There could be no election in such a society where the government of the day had resorted to a revolution after it failed in every election.

“Elections are steps back to colonialism,” said Karume, President of Zanzibar and Chairman of the Revolutionary Council, who was also the First Vice-President of Tanzania, in his public rally at Maisara grounds in Zanzibar in 1967. It was a speech that was published into a booklet under the same title and was distributed in schools and other public places.

“There will be no elections in Zanzibar until after 50 years,” is another title of a booklet on Karume’s speech that was also used as a reference in schools.

The revolutionary council was reputed for having been dominated by members who had not gone to school, save for a few, including Aboud Jumbe and Idriss Abdulwakil. In such a council and a government it led, intellectuals would be branded as enemies because they were a threat to its existence.

“Intellectuals are the worst enemies of our nation,” said Karume in one of his speeches that was also followed by a booklet. Soon in schools, children would be routinely instructed to learn by heart and recit the “Words of Wisdom uttered by Hon.

Abeid Amani Karume” that included a parable, saying “We read but did not know; we learned and became aware,” implying superiority of those who did not go to school over Zanzibar intellectual world in bringing about true liberation to the people of the Isles.

Famous scholars including Sheikh Omar bin Addulla (Msaada),  Hassan bin Ameir and Sheikh Abdulla Saleh Farsy had to flee the country, while Sharrif, Hanga and Ussi were just a few learned politicians who became victims of this ulterior policy, hence disappeared without trace.

Babu was secured by President Julius Nyerere in the Union government, but later became the mastermind of an abortive coup, leading to the assassination of Karume on April 7, 1972.

It was the 12th coup attempt on the revolutionary government in its eight years of existence. Karume had foreseen the defence challenges ahead of him right in 1964 owing to the enemies surrounding his revolutionary government,  one of the major reasons why he was quick to initiate a union with the Republic of Tanganyika only three months after the revolution.
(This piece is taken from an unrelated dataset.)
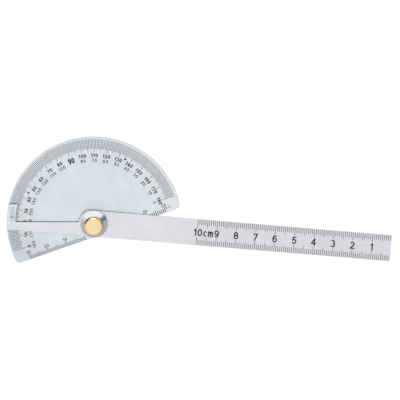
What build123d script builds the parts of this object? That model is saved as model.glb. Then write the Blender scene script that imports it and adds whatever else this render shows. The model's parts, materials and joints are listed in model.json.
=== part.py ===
from build123d import *
import os
from math import atan2, cos, degrees, hypot, sin, sqrt, radians

# A plate protractor lying on its back: a half-round head plate with a blade that swings on it.
# Millimetres and degrees. +Z points up out of the graduated face, +X runs along the base edge
# towards the 180 degree end of the scale, and +Y points to the 90 degree mark. The origin is on the
# pivot axis, in the plane of the plate's back.

# Head plate
HEAD_RADIUS = 45.0
HEAD_THICKNESS = 1.0
HEAD_CORNER_RADIUS = 2.4
HEAD_EDGE_BREAK = 0.15

# Blade: ruler, boss, pointer arm and flag in one strip
BLADE_WIDTH = 13.8
BLADE_REACH = 153.0
BLADE_THICKNESS = 1.0
BLADE_EDGE_BREAK = 0.15
BLADE_CORNER_RADIUS = 0.4
BOSS_STANDOUT = 1.1
BOSS_FILLET = 0.8
ARM_ROOT_WIDTH = 7.1
ARM_TIP_WIDTH = 4.4
FLAG_DEPTH = 4.7
FLAG_HEIGHT = 9.3
FLAG_CORNER_RADIUS = 0.4
FLAG_INNER_FILLET = 0.5
HEEL_RADIUS = 0.8

# The angle that the index line shows on the scale
READING = 24.3

# Pivot stud, set flush into the back of the plate
STUD_DIAMETER = 4.0
STUD_HEAD_DIAMETER = 8.0
STUD_HEAD_THICKNESS = 0.5
STUD_END_CHAMFER = 0.4

# Friction washer between plate and blade
FRICTION_WASHER_DIAMETER = 12.0
FRICTION_WASHER_THICKNESS = 0.2

# Dished spring washer between blade and nut
SPRING_WASHER_DIAMETER = 14.0
SPRING_WASHER_HEIGHT = 1.6
SPRING_WASHER_THICKNESS = 0.8
SPRING_WASHER_CROWN_DIAMETER = 7.4

# Knurled lock nut, closed at the top
NUT_DIAMETER = 10.0
NUT_HEAD_HEIGHT = 2.4
NUT_CHAMFER = 0.5
NUT_COLLAR_DIAMETER = 7.0
NUT_COLLAR_HEIGHT = 3.55
NUT_BORE_DEPTH = 5.0
KNURL_TEETH = 30
KNURL_DEPTH = 0.45
KNURL_GROOVE_WIDTH_SHARE = 0.72

# Clearances, all on the radius or along the axis
BLADE_RUNNING_CLEARANCE = 0.05
NUT_RUNNING_CLEARANCE = 0.05
WASHER_CLEARANCE = 0.1
STUD_END_CLEARANCE = 0.5

# The boss stands out from the blade's edges, also where the blade is wider or narrower
BLADE_HALF_WIDTH = BLADE_WIDTH / 2
BOSS_RADIUS = BLADE_HALF_WIDTH + BOSS_STANDOUT

# Levels that follow from the stack on the stud
BLADE_LEVEL = HEAD_THICKNESS + FRICTION_WASHER_THICKNESS
SPRING_LEVEL = BLADE_LEVEL + BLADE_THICKNESS
NUT_LEVEL = SPRING_LEVEL + SPRING_WASHER_HEIGHT
STUD_TOP = NUT_LEVEL + NUT_BORE_DEPTH - STUD_END_CLEARANCE


def round_plate(diameter, thickness, level):
    """A disc that stands on the given level."""
    return extrude(Pos(0, 0, level) * Circle(diameter / 2), amount=thickness)


def bore(radius, bottom, top):
    """A cutter for a hole on the pivot axis, from one level to another."""
    return extrude(Pos(0, 0, bottom) * Circle(radius), amount=top - bottom)


def break_edges(plate, level, size):
    """Chamfer the outline of a plate at its upper face."""
    rim = plate.faces().filter_by(Axis.Z).sort_by(Axis.Z)[-1].outer_wire().edges()
    return chamfer(rim, size)


def left_meeting(radius, height, slope):
    """Left-hand point where the line y = height + slope x meets a circle about the pivot."""
    square = 1 + slope**2
    reach = sqrt(square * radius**2 - height**2)
    x = (-slope * height - reach) / square
    return (x, height + slope * x)


def arc_about_pivot(start, end):
    """The shorter arc about the pivot between two points at the same distance from it."""
    radius = hypot(*start)
    middle = (start[0] + end[0], start[1] + end[1])
    scale = radius / hypot(*middle)
    return ThreePointArc(start, (middle[0] * scale, middle[1] * scale), end)


def round_corner(face, point, radius):
    """Round the corner of a flat outline that is nearest to a point."""
    corner = face.vertices().sort_by_distance(point)[0]
    return fillet(corner, radius)


def make_head_plate():
    """Half-round plate whose base edge lies flush with the blade's edge at 0 and 180 degrees."""
    width = 2 * HEAD_RADIUS
    height = HEAD_RADIUS + BLADE_HALF_WIDTH
    window = Pos(0, height / 2 - BLADE_HALF_WIDTH) * Rectangle(width, height)
    outline = Circle(HEAD_RADIUS) & window
    outline = fillet(outline.vertices(), HEAD_CORNER_RADIUS)
    plate = break_edges(extrude(outline, amount=HEAD_THICKNESS), HEAD_THICKNESS, HEAD_EDGE_BREAK)
    plate -= bore(STUD_DIAMETER / 2, 0, HEAD_THICKNESS)
    plate -= bore(STUD_HEAD_DIAMETER / 2, 0, STUD_HEAD_THICKNESS)
    return plate


def blade_outline():
    """Plan of the blade with the ruler along +X, and the corners that get a radius.

    The flag and the heel end flush with the head plate's rim."""
    half = BLADE_HALF_WIDTH
    flag_radius = HEAD_RADIUS - FLAG_DEPTH

    # The arm's upper edge falls in a straight line from the boss to the flag.
    slope = (ARM_ROOT_WIDTH - ARM_TIP_WIDTH) / (flag_radius - BOSS_RADIUS)
    arm_height = ARM_ROOT_WIDTH - half + slope * BOSS_RADIUS
    flag_height = arm_height + FLAG_HEIGHT * hypot(1, slope)

    end_low = (BLADE_REACH, -half)
    end_high = (BLADE_REACH, half)
    shoulder = left_meeting(BOSS_RADIUS, half, 0)
    arm_root = left_meeting(BOSS_RADIUS, arm_height, slope)
    arm_tip = left_meeting(flag_radius, arm_height, slope)
    flag_inner = left_meeting(flag_radius, flag_height, slope)
    flag_outer = left_meeting(HEAD_RADIUS, flag_height, slope)
    heel = left_meeting(HEAD_RADIUS, -half, 0)

    edges = [
        Line(end_low, end_high),
        Line(end_high, shoulder),
        arc_about_pivot(shoulder, arm_root),
        Line(arm_root, arm_tip),
        arc_about_pivot(arm_tip, flag_inner),
        Line(flag_inner, flag_outer),
        arc_about_pivot(flag_outer, heel),
        Line(heel, end_low),
    ]
    corners = [
        (end_low, BLADE_CORNER_RADIUS),
        (end_high, BLADE_CORNER_RADIUS),
        (arm_root, BOSS_FILLET),
        (arm_tip, FLAG_INNER_FILLET),
        (flag_inner, FLAG_CORNER_RADIUS),
        (flag_outer, FLAG_CORNER_RADIUS),
        (heel, HEEL_RADIUS),
    ]
    return make_face(edges), corners


def make_blade():
    """Ruler, boss, pointer arm and flag, turned to the reading."""
    outline, corners = blade_outline()
    for point, radius in corners:
        outline = round_corner(outline, point, radius)
    strip = extrude(Pos(0, 0, BLADE_LEVEL) * outline, amount=BLADE_THICKNESS)
    strip = break_edges(strip, SPRING_LEVEL, BLADE_EDGE_BREAK)
    strip -= bore(STUD_DIAMETER / 2 + BLADE_RUNNING_CLEARANCE, BLADE_LEVEL, SPRING_LEVEL)
    return Rot(0, 0, -READING) * strip


def make_pivot_stud():
    """Flat head in the plate's back, and a plain-modelled thread up into the nut."""
    shank = round_plate(STUD_DIAMETER, STUD_TOP, 0)
    shank = chamfer(shank.edges().sort_by(Axis.Z)[-1], STUD_END_CHAMFER)
    return shank + round_plate(STUD_HEAD_DIAMETER, STUD_HEAD_THICKNESS, 0)


def make_friction_washer():
    """Thin flat ring on the plate."""
    ring = round_plate(FRICTION_WASHER_DIAMETER, FRICTION_WASHER_THICKNESS, HEAD_THICKNESS)
    return ring - bore(STUD_DIAMETER / 2 + WASHER_CLEARANCE, HEAD_THICKNESS, BLADE_LEVEL)


def make_spring_washer():
    """Dished ring: a flat crown under the nut and a conical skirt whose rim sits on the blade."""
    hole = STUD_DIAMETER / 2 + WASHER_CLEARANCE
    rim = SPRING_WASHER_DIAMETER / 2
    crown = SPRING_WASHER_CROWN_DIAMETER / 2
    wall = SPRING_WASHER_THICKNESS
    top = SPRING_WASHER_HEIGHT
    section = Polyline(
        (hole, top - wall),
        (hole, top),
        (crown, top),
        (rim, wall),
        (rim, 0),
        (rim - wall, 0),
        (crown, top - wall),
        close=True,
    )
    ring = revolve(Plane.XZ * make_face(section), Axis.Z)
    return Pos(0, 0, SPRING_LEVEL) * ring


def knurl_plan():
    """Circle with evenly spaced V grooves: the plan of a straight knurl."""
    radius = NUT_DIAMETER / 2
    half_groove = radians(180 / KNURL_TEETH * KNURL_GROOVE_WIDTH_SHARE)
    clear = radius + KNURL_DEPTH
    groove = make_face(Polyline(
        (radius - KNURL_DEPTH, 0),
        (clear * cos(half_groove), clear * sin(half_groove)),
        (clear * cos(half_groove), -clear * sin(half_groove)),
        close=True,
    ))
    grooves = [Rot(0, 0, tooth * 360 / KNURL_TEETH) * groove for tooth in range(KNURL_TEETH)]
    return Circle(radius) - grooves


def make_lock_nut():
    """Knurled head, chamfered on both sides, on a plain collar with a blind bore."""
    radius = NUT_DIAMETER / 2
    neck = NUT_COLLAR_DIAMETER / 2
    low = NUT_COLLAR_HEIGHT
    high = NUT_COLLAR_HEIGHT + NUT_HEAD_HEIGHT
    section = Polyline(
        (0, low),
        (radius - NUT_CHAMFER, low),
        (radius, low + NUT_CHAMFER),
        (radius, high - NUT_CHAMFER),
        (radius - NUT_CHAMFER, high),
        (0, high),
        close=True,
    )
    head = revolve(Plane.XZ * make_face(section), Axis.Z)
    head &= extrude(Pos(0, 0, low) * knurl_plan(), amount=NUT_HEAD_HEIGHT)
    nut = head + round_plate(NUT_COLLAR_DIAMETER, low, 0)
    nut -= bore(STUD_DIAMETER / 2 + NUT_RUNNING_CLEARANCE, 0, NUT_BORE_DEPTH)
    return Pos(0, 0, NUT_LEVEL) * nut


NODES = {
    "head_plate": make_head_plate,
    "pivot_stud": make_pivot_stud,
    "friction_washer": make_friction_washer,
    "blade": make_blade,
    "spring_washer": make_spring_washer,
    "lock_nut": make_lock_nut,
}

os.makedirs("parts", exist_ok=True)
for node, make in NODES.items():
    export_step(make(), f"parts/{node}.step")
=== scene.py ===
import json
import math

import bpy
import numpy as np
from bpy.props import FloatProperty, FloatVectorProperty, IntProperty, PointerProperty
from mathutils import Matrix, Vector


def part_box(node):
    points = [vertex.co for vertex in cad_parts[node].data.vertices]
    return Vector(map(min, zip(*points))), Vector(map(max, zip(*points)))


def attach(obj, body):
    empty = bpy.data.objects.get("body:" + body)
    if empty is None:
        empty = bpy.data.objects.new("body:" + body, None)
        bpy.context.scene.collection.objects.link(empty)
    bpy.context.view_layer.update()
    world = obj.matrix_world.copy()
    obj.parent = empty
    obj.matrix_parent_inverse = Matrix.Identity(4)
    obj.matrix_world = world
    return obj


bl_info = {
    "name": "Plate protractor",
    "version": (1, 0, 0),
    "blender": (4, 5, 0),
    "location": "View3D > Sidebar > Protractor",
    "description": "Finishes, engraved scales and studio for a plate protractor with a swinging blade",
    "category": "Object",
}

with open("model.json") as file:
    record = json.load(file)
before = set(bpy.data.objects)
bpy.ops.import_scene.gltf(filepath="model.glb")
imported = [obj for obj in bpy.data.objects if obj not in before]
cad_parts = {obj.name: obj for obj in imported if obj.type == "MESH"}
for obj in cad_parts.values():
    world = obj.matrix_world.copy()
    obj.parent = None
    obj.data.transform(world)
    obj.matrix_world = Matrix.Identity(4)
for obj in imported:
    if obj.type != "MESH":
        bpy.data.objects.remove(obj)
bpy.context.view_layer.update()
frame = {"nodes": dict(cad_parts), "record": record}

# Units and the instrument's own sizes, in metres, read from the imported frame
MM = 0.001
HEAD_LOW, HEAD_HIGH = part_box("head_plate")
PLATE_FACE = HEAD_HIGH.z
BLADE_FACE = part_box("blade")[1].z
HEAD_RADIUS = HEAD_HIGH.x
BASE_EDGE = HEAD_LOW.y
BLADE_HALF_WIDTH = -BASE_EDGE
STRAIGHT_ANGLE = 180


def blade_bearing():
    """Turn of the blade about the pivot: its lower edge faces along the axis of the mount on that edge."""
    mounts = {mount["name"]: mount for mount in frame["record"]["mounts"]}
    x, y, _ = mounts["blade_edge"]["axis"]
    return math.atan2(x, -y)


def flat(x, y):
    """Flat points from their two coordinates, either of which may be one value for all."""
    return np.stack(np.broadcast_arrays(x, y), axis=-1)


def turned(points, angle):
    """Flat points turned about the origin: x' = x cos a - y sin a, y' = x sin a + y cos a."""
    turn = np.array([[math.cos(angle), math.sin(angle)], [-math.sin(angle), math.cos(angle)]])
    return np.asarray(points, float) @ turn


BLADE_TURN = blade_bearing()


def blade_reach():
    """Largest distance of the blade's mesh along its own length."""
    mesh = frame["nodes"]["blade"].data
    places = np.empty(len(mesh.vertices) * 3, np.float32)
    mesh.vertices.foreach_get("co", places)
    return float(turned(places.reshape(-1, 3)[:, :2], -BLADE_TURN)[:, 0].max())


BLADE_REACH = blade_reach()


def on_blade(reach, height):
    """Flat points given along the blade from the pivot and across it from its middle."""
    return turned(flat(reach, height), BLADE_TURN)


# Marks: how deep they sit in the steel, how far they stand proud of it, and their gap to the plate's edge
MARK_DEPTH = 0.03 * MM
MARK_PROUD = 0.008 * MM
EDGE_GAP = 0.15 * MM
CURVE_STATIONS = 25

# Every tenth mark is the longest and has a numeral, and the fifth marks come next
NUMBERED_STEP = 10
HALF_STEP = 5

# Lettering: the pen and a character's width as shares of the height, and the gap between characters as
# a share of that width
LETTERING_SHARES = {
    "bold": (0.22, 0.63, 0.2),
    "light": (0.17, 0.62, 0.3),
    "middle": (0.21, 0.545, 0.08),
    "base": (0.20, 0.6, 0.3),
    "base unit": (0.1333, 0.95, 0.3),
    "blade": (0.175, 0.64, 0.1),
    "blade unit": (0.175, 0.56, 0.1),
}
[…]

But it was a failed coup that marked a new era in Zanzibar politics. Karume was succeeded by Aboud Jumbe Mwinyi, amid protests by the hard-core conservative and semi-illiterate members of the Revolutionary Council.  He would loosen the iron-rod style of ruling, reform the educational system and entertain some liberal figures into his government.

For the first time in eight years, he initiated entry of seven Zanzibaris from both islands into the University of Dar es Salaam.   Among others, it was Maalim Seif Shariff Hamad who became Minister for Education in Jumbe’s government in the late 1970s, later becoming a leader of the mainly intellectual group fighting conservatives in government . It was also the start of the people of Pemba, Maalim’s native island, joining the political wagon that was dominated by people from the sister island of Unguja since 1964.
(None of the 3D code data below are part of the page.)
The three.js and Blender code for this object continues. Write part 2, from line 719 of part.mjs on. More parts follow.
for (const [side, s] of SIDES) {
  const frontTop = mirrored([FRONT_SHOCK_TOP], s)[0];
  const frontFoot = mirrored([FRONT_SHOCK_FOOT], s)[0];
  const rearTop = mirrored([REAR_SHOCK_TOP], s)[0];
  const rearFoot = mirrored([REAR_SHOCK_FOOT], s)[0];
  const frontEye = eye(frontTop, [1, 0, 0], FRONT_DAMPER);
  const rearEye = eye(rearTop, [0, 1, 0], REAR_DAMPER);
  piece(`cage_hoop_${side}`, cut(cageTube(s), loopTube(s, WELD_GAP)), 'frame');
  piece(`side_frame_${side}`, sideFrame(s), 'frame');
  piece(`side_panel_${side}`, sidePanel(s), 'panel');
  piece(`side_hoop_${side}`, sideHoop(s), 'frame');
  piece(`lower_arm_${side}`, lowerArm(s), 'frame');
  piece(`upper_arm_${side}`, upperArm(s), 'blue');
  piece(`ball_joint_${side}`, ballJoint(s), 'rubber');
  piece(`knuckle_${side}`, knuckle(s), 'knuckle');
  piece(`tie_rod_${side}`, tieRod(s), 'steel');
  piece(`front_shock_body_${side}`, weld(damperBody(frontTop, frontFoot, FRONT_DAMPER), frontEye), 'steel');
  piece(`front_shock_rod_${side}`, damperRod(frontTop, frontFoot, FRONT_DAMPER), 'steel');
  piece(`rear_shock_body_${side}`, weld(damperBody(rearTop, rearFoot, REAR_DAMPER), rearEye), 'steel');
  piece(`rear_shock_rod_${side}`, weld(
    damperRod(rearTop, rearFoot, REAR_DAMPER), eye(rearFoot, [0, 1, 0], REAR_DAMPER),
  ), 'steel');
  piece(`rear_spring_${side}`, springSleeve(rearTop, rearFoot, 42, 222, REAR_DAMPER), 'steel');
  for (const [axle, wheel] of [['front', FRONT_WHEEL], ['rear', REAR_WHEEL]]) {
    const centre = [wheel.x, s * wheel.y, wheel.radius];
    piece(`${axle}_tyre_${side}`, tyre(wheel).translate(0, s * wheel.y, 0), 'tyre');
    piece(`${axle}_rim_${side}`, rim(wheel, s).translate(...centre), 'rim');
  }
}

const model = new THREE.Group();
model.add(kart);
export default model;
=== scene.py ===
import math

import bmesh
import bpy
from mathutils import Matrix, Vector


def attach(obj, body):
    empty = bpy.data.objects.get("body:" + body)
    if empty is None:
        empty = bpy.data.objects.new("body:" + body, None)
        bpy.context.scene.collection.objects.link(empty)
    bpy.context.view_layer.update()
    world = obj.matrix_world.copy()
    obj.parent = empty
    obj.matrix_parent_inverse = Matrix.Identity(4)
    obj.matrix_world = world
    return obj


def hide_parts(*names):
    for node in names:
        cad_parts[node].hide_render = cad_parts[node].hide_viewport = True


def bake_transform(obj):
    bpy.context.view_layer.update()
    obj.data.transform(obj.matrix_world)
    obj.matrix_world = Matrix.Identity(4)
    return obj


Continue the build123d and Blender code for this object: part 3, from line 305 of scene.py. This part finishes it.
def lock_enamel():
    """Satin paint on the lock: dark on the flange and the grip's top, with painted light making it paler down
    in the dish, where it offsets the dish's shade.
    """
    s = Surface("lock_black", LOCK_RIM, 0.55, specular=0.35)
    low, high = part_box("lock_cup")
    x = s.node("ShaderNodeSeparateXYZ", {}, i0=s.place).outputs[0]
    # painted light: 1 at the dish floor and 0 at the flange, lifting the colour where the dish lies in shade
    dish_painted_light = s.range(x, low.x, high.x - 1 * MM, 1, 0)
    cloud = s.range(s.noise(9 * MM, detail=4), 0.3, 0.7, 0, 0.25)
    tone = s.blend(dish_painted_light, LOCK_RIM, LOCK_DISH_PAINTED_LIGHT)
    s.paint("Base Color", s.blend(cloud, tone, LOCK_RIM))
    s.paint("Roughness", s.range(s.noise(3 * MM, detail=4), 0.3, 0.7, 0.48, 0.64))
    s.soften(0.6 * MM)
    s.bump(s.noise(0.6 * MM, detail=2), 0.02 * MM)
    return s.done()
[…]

This is the man who initiated the fall of Jumbe in 1984 when the former was head of the Economic Planning Unit of the CCM National Executive Committee at very close range with President Nyerere, who was also chairman of the supreme party.

Back in Zanzibar in the same year Seif became Chief Minister in the government of Zanzibar led by Ali Hassan Mwinyi as Interim President.

Maalim Seif’s star as a politician of the people started shining when he engaged himself in a rather open fight with internal conservative elements and Nyerere in the Union government.

But it was not until in the early 1990s when the gates were open for a multiparty system that he shifted the unilateral rebellion to an organized endeavour by co-founding a party, whose neo-conservative opponents in Zanzibar would look at as a recurrence of the pre-revolutionary “Hizbu”  party.

Giving power to such a party, according to them, is reminiscent of going back to a bitter history, re-instatement of the Arab sultanate, a betrayal of the glorious revolution and its central creed that “election is a colonial way to stay in power.”

Therefore, it is not a coincidence that CCM stalwarts in Zanzibar, including Special Seats member of the House of Representatives, Asha Bakari, would repeatedly insist:  “if CUF really believes that we will give them the government that we secured through machetes and clubs, they are day-dreaming.” She would be loudly applauded every time she uttered the phrase to which she was addicted.

“I tell you, (Ismail) Jussa; we won’t give you the government; unless you take it through a coup. A revolutionary government is never taken over through pieces of paper. Have I made it clear to you?” she thundered in the Constituent Assembly last year, amid applause from supporters, mainly from the Isles.

Another maker of the new constitution from Zanzibar took the microphone to tell the assembly: “They are the agents of Arabs; they want to break the Union and open doors for their Arab masters to return. But we won’t give you our country; forget about it for good… show us the union contract between Unguja and Pemba or else we wont let you set foot on (Zanzibar) port on your way (to  Pemba) from the Mainland.”

But Salimin Awadh Salmin, CCM lawmaker from Magomeni Constituency, made it clearer on February 19, this year, at a meeting with party leaders in Zanzibar, when he said; “We’ll not give the opposition the government, regardless of whether they win with a large majority. We have tanks and missiles to take care of them.”

Salmin died on the spot about 10 minutes later. But he was careful to tell the participants of the meeting, including big wigs like Ali Juma Shamhuna and Shamsi Vuai Nahodha, to get out of the room before giving an extremely hateful speech.

“Those who fear God should get out of this room, because today  I’m going to talk dirt and all kinds of blaspheme,” Shamhuna, Nahodha and the handful left the room, only  to collect his corpse 10 minutes later.

Therefore, it is not a coincidence that ZEC’s chairman Jecha Salim Jecha nullified the October 25 election results on finding out that Maalim Seif had emerged the winner, and that it was impossible to repeat the past election tricks to install CCM’s choice.

One wonders if Karume was wrong when he said there would be no elections in Zanzibar until after 50 years, and whether Asha Bakari was not right when she told CUF that they were day-dreaming!